RAS-SMS
RAS-SMS is a simple extension to Microsoft's Remote Access Service (RAS). RAS-SMS adds two factor authentication to standard VPN/PPTP clients on Windows, Mac-OS and Linux. RAS-SMS uses your mobile phone instead of smart cards, RSA keys or USB tokens.
The problem
If you want to allow users to access your organization network from the outside
you can quite easily set up a VPN server. This server will provide encrypted (private) access to your internal network from the internet. Users authenticate with their user name and password as credentials. However, the more users you have, the more likely it is that some of them will somehow fail in keeping their password a secret. There may be passwords that can be easily guessed, passwords may have been written down somewhere or even be 'temporarily' given away for others to gain access to the internal network. In the end, these kinds of password disclosure can lead to severe abuse of your network or the resources attached to it.
The solution
To prevent unknown users to enter your network, you can add some extra checks in the authentication procedure. Just give your users some physical device that can not be copied and extend the authentication procedure with a check for the availability of the physical device. There are many smart card or token providers that do this. The card contains some secret key that can not be copied and only be decoded by some software on your server. These devices are generally quite expensive ($30 - $150 a piece) and most of them require paid user licenses that have to be renewed every year. In addition to the cost, you get vendor lock-in by being tied to some contract that must be renewed each year.
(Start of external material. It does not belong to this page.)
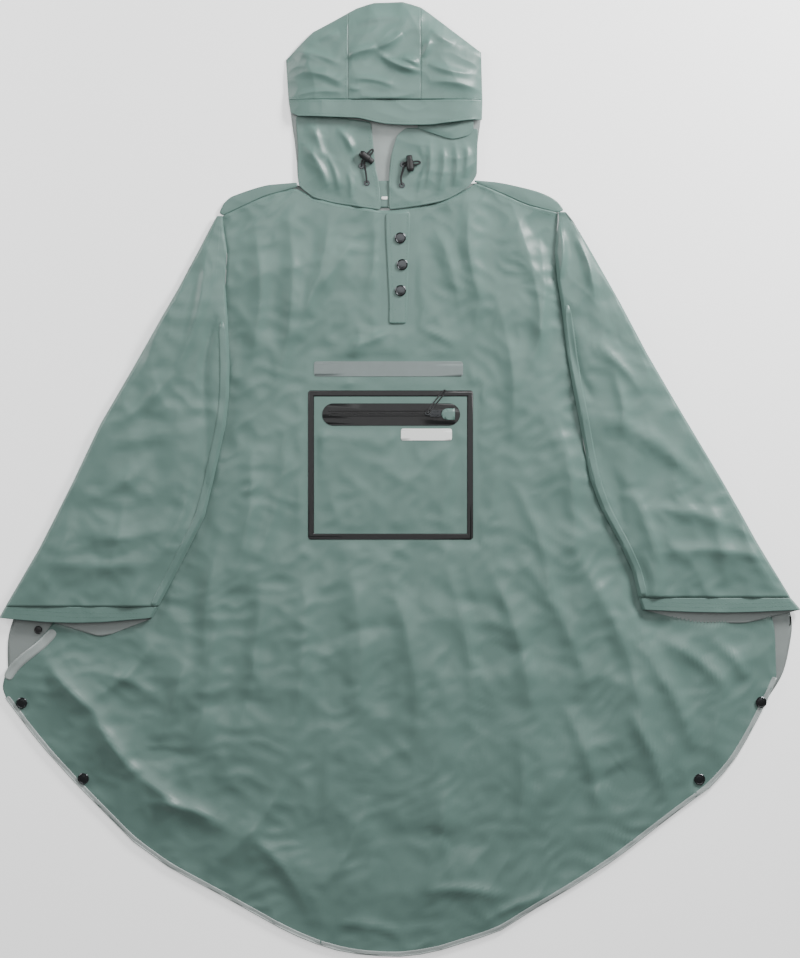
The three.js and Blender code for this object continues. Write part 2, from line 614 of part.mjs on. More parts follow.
// Pocket: welded tape round its bag, zip window, garage, label and reflective strip
const POCKET = { left: -124, right: 98.6, bottom: -81.7, top: 119.5, tape: 8 };
const WINDOW = { left: -105, right: 81, bottom: 72, top: 102 };
const frameShape = roundedRectangle(
  THREE.Shape, POCKET.left, POCKET.right, POCKET.bottom, POCKET.top, 4);
frameShape.holes.push(roundedRectangle(
  THREE.Path, POCKET.left + POCKET.tape, POCKET.right - POCKET.tape,
  POCKET.bottom + POCKET.tape, POCKET.top - POCKET.tape, 1));
add('pocket_tape', plate(frameShape, TRIM_LEVEL, TRIM, 3), 'tape');
const windowRadius = (WINDOW.top - WINDOW.bottom) / 2 - 0.01;
const windowShape = roundedRectangle(
  THREE.Shape, WINDOW.left, WINDOW.right, WINDOW.bottom, WINDOW.top, windowRadius);
add('zip_window', plate(windowShape, TRIM_LEVEL, TRIM, 8), 'tape');
const ZIP_LEVEL = TRIM_LEVEL + TRIM + GAP;
const garageShape = new THREE.Shape();
const GARAGE = { left: 56, right: 74, bottom: 80, top: 95 };
const garageMiddle = (GARAGE.bottom + GARAGE.top) / 2;
const garageRadius = (GARAGE.top - GARAGE.bottom) / 2;
garageShape.moveTo(GARAGE.right, GARAGE.bottom);
garageShape.lineTo(GARAGE.right, GARAGE.top);
garageShape.lineTo(GARAGE.left + garageRadius, GARAGE.top);
garageShape.absarc(GARAGE.left + garageRadius, garageMiddle, garageRadius, Math.PI / 2, Math.PI * 1.5);
add('zip_garage', plate(garageShape, ZIP_LEVEL, 1, 8), 'shell');
add('label', boxBetween(1.4, 70, 52, 68, TRIM_LEVEL, TRIM_LEVEL + TRIM), 'label');
add('reflective_strip', boxBetween(-116, 85, 138.4, 158.6, TRIM_LEVEL, TRIM_LEVEL + TRIM), 'reflective');

// Zip slider with a bridge that the pull's bar turns under
const ZIP_Y = 88.4;
const SLIDER = { left: 40, right: 55, halfWidth: 4.5, height: 3 };
const BRIDGE = { left: 43, right: 53.5, halfWidth: 1.5, post: 1.5, rise: 3.5, bar: 1.2 };
const sliderTop = ZIP_LEVEL + SLIDER.height;
const sliderBody = boxBetween(
  SLIDER.left, SLIDER.right, ZIP_Y - SLIDER.halfWidth, ZIP_Y + SLIDER.halfWidth, ZIP_LEVEL, sliderTop);
const bridgeBase = sliderTop - 0.5;
const bridgeTop = sliderTop + BRIDGE.rise;
const bridgeBlock = boxBetween(
  BRIDGE.left, BRIDGE.right, ZIP_Y - BRIDGE.halfWidth, ZIP_Y + BRIDGE.halfWidth, bridgeBase, bridgeTop);
const bridgeHollow = boxBetween(
  BRIDGE.left + BRIDGE.post, BRIDGE.right - BRIDGE.post, ZIP_Y - 3, ZIP_Y + 3,
  sliderTop, bridgeTop - BRIDGE.bar);
add('zip_slider', cutFrom(joined(sliderBody, bridgeBlock), bridgeHollow), 'snap');

const PULL = { axisX: 50.8, axisZ: sliderTop + 1.15, bar: 0.75, thickness: 1.4, half: 3.4 };
const TAB = { inside: 9.2, reach: 17, tipHalf: 2.2, eye: 14, eyeRadius: 1.4 };
const tabShape = new THREE.Shape();
tabShape.moveTo(0, -PULL.half);
tabShape.lineTo(0, PULL.half);
tabShape.lineTo(-TAB.inside, PULL.half);
tabShape.lineTo(-TAB.reach + TAB.tipHalf, TAB.tipHalf);
tabShape.absarc(-TAB.reach + TAB.tipHalf, 0, TAB.tipHalf, Math.PI / 2, Math.PI * 1.5);
tabShape.lineTo(-TAB.inside, -PULL.half);
const tabHole = new THREE.Path();
const holeHalf = BRIDGE.halfWidth + 0.6;
tabHole.moveTo(-0.7, -holeHalf);
tabHole.lineTo(-TAB.inside, -holeHalf);
tabHole.lineTo(-TAB.inside, holeHalf);
tabHole.lineTo(-0.7, holeHalf);
const tabEye = new THREE.Path();
tabEye.absarc(-TAB.eye, 0, TAB.eyeRadius, 0, Math.PI * 2);
tabShape.holes.push(tabHole, tabEye);
const tabPlate = plate(tabShape, -PULL.thickness / 2, PULL.thickness, 6);
const pin = new THREE.CylinderGeometry(PULL.bar, PULL.bar, PULL.half * 2, 16);
const pull = joined(tabPlate, tidy(pin));
pull.translate(PULL.axisX, ZIP_Y, PULL.axisZ);
add('zip_pull', pull, 'snap');

// Cords
const PULL_CORD_RADIUS = 0.9;
const onTab = PULL.axisZ + PULL.thickness / 2 + GAP + PULL_CORD_RADIUS;
const onTape = TRIM_LEVEL + TRIM + GAP + PULL_CORD_RADIUS;
const PULL_CORD = table(['x', 'y', 'z'], [
  [36.4, 88.9, onTab], [39, 94, onTab - 0.6], [44, 101, onTape + 1.4], [51.5, 110.5, onTape + 0.3],
  [58, 118.6, onTape], [60.8, 119.6, onTape], [61, 116.6, onTape], [54, 107.6, onTape + 0.2],
  [46.4, 98.6, onTape + 1.2], [41.6, 91.9, onTab - 0.1], [38.9, 87.7, onTab],
]).map((p) => new THREE.Vector3(p.x, p.y, p.z));
add('zip_pull_cord', cordTube(PULL_CORD, PULL_CORD_RADIUS, 40), 'cord');

const CORD_RADIUS = 1.3;
const EYELET = { outer: 4, hole: 1.8, height: 0.8 };
const LOCK = { radius: 5, half: 11 };
const eyeletLevel = NECK_TOP + GAP;
const cordLevel = eyeletLevel + EYELET.height + GAP + CORD_RADIUS;
const lockLevel = NECK_TOP + GAP + LOCK.radius;
const STRAND = 1.7; // each strand's distance from the lock's middle
const DRAWCORDS = table(['side', 'x', 'y', 'barrel', 'upperX', 'upperY', 'lowerX', 'lowerY'], [
  ['left', -45, 433, -38, -52, 422, -44.6, 399], ['right', 13.5, 425, 96, 4, 424, 2.7, 396],
]);
for (const cord of DRAWCORDS) {
  const angle = THREE.MathUtils.degToRad(cord.barrel);
  const barrel = new THREE.Vector2(Math.cos(angle), Math.sin(angle));
  const through = cord.side === 'left'
    ? new THREE.Vector2(-barrel.y, barrel.x) : new THREE.Vector2(barrel.y, -barrel.x);
  const firstSide = -1;
  const place = (forward, sideways, z) => new THREE.Vector3(
    cord.x + through.x * forward + barrel.x * sideways,
    cord.y + through.y * forward + barrel.y * sideways, z);
  const sideSign = cord.side === 'left' ? firstSide : -firstSide;
  const a = STRAND * sideSign;
  const route = [
    new THREE.Vector3(cord.upperX, cord.upperY, cordLevel),
    place(-7.5, a, lockLevel - 0.8), place(-4, a, lockLevel), place(0, a, lockLevel),
    place(4, a, lockLevel), place(8.5, a * 1.2, lockLevel - 0.6), place(12, a * 0.9, lockLevel - 1.2),
    place(13.6, 0, lockLevel - 1.5), place(12, -a * 0.9, lockLevel - 1.2),
    place(8.5, -a * 1.2, lockLevel - 0.6), place(4, -a, lockLevel), place(0, -a, lockLevel),
    place(-4, -a, lockLevel), place(-7.5, -a * 1.1, lockLevel - 0.8),
    new THREE.Vector3(cord.lowerX - 1.2, (cord.lowerY * 2 + cord.y) / 3 + 1, cordLevel + 0.3),
    new THREE.Vector3(cord.lowerX, cord.lowerY, cordLevel),
  ];
  add(`drawcord_${cord.side}`, cordTube(route, CORD_RADIUS, 44), 'cord');

  const profile = table(['r', 'z'], [
    [0, -LOCK.half], [LOCK.radius * 0.62, -LOCK.half], [LOCK.radius * 0.86, -LOCK.half + 1.6],
    [LOCK.radius, -LOCK.half + 4], [LOCK.radius, LOCK.half * 0.35], [LOCK.radius * 0.8, LOCK.half * 0.42],
    [LOCK.radius * 0.8, LOCK.half - 1], [LOCK.radius * 0.66, LOCK.half], [0, LOCK.half],
  ]);
  const body = turned(profile, 16);
  body.rotateY(Math.PI / 2);
  const slotHalf = STRAND + CORD_RADIUS + 0.35;
  const slot = boxBetween(-slotHalf, slotHalf, -8, 8, -CORD_RADIUS - 0.35, CORD_RADIUS + 0.35);
  const lock = cutFrom(body, slot);
  lock.rotateZ(angle);
  lock.translate(cord.x, cord.y, lockLevel);
  add(`cord_lock_${cord.side}`, lock, 'plastic');

  const eyelets = table(['name', 'x', 'y'], [
    ['upper', cord.upperX, cord.upperY], ['lower', cord.lowerX, cord.lowerY],
  ]);
  for (const eyelet of eyelets) {
    const ring = turned(table(['r', 'z'], [
      [EYELET.hole, 0], [EYELET.outer, 0], [EYELET.outer * 0.9, EYELET.height],
      [EYELET.hole, EYELET.height], [EYELET.hole, 0],
    ]), 16);
    ring.translate(eyelet.x, eyelet.y, eyeletLevel);
    add(`eyelet_${cord.side}_${eyelet.name}`, ring, 'snap');
  }
}

export default poncho;
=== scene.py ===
"""Hooded cycling rain poncho, laid flat with its front up, for Blender 4.5.

Each cloth piece is a thin shell on the form of its CAD solid, cut finer and creased.
Sizes are in metres unless a name ends in MM.
"""

import math

import bmesh
import bpy
import numpy as np
from bpy.props import FloatProperty, FloatVectorProperty, IntProperty, PointerProperty
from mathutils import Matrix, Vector, noise
from mathutils.bvhtree import BVHTree


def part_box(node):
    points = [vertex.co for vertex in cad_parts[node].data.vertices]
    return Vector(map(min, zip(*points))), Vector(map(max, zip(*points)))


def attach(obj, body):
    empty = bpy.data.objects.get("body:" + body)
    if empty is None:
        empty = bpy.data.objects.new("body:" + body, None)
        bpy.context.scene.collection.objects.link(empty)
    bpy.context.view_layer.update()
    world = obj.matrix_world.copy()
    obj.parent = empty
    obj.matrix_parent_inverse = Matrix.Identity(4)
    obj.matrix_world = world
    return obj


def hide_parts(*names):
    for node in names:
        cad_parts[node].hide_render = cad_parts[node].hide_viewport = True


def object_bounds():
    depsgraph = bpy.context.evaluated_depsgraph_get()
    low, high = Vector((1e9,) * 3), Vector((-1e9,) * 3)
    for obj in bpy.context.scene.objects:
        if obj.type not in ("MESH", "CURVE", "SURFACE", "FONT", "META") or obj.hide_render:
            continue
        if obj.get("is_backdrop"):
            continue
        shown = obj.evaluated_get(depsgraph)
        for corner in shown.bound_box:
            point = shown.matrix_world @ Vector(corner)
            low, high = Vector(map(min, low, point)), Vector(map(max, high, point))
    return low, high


bl_info = {
    "name": "Rain poncho, laid flat",
    "version": (1, 0, 0),
    "blender": (4, 5, 0),
    "location": "View3D > Sidebar > Poncho",
    "description": "Builds a hooded cycling rain poncho as it lies on a table",
    "category": "Add Mesh",
}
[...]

Also there is some extra complexity that you need to manage. At least some token providers are not able to deliver a turn-key solution and need partners to custom implement the PKI. In addition to that your IT-department needs training to be able to manage the stuff. So why not use something more obvious and more easy to manage? Most of your users probably have a cell phone. Cell phones are tied to a single user and cannot be copied. Now if your authentication scheme would require your users to enter a randomly generated code and the only way to obtain the code is through a text-message on the cell-phone then you have an alternative and easy way of two-way authentication!
How RAS-SMS works
RAS-SMS is an extension (dll) for the Microsoft VPN / PPTP server also known as Remote Access Service (RAS). RAS is a standard component of the Microsoft Windows Server family. RAS can be configured to use the Microsoft Internet Access Service (IAS), also a standard light weight component, not to be confused with ISA. By default RAS uses windows authentication directly when checking credentials. When configured for IAS, the authentication is relayed to IAS. IAS can be extended with extra authentication functions. This project, RAS-SMS, is about inserting such an extra authentication function based on the idea that users should enter randomly generated codes that were sent to their personal cell-phone number. Codes are only generated if users entered their credentials correclty.
Security
How about security? Some articles on the web claim that Microsoft RAS is not secure by the nature of it's design. As far as known the claim may be true for users that use passwords that exist in password dictionaries. In such cases the encryption could be broken by special software that somehow has access to the vpn data stream (point to point tunnel). For instance somebody could be eavesdropping the network traffic on your wireless lan (normally protected against through WPA) or on the guest lan (hotel, internet cafe, library, school, university). Please always use a password that is very unlikely to appear in some password dictionary out there! Now let's assume your next-door neighbour who happens to have access to your WLAN overhears you writing down your (complex) password over the phone and would try to use that to access the RAS server secured by RAS-SMS, he would fail because he would need your cell phone to succeed. In addition to that you would be alerted something is quite wrong, because you would suddenly start receiving codes on your cell phone without having asked for them.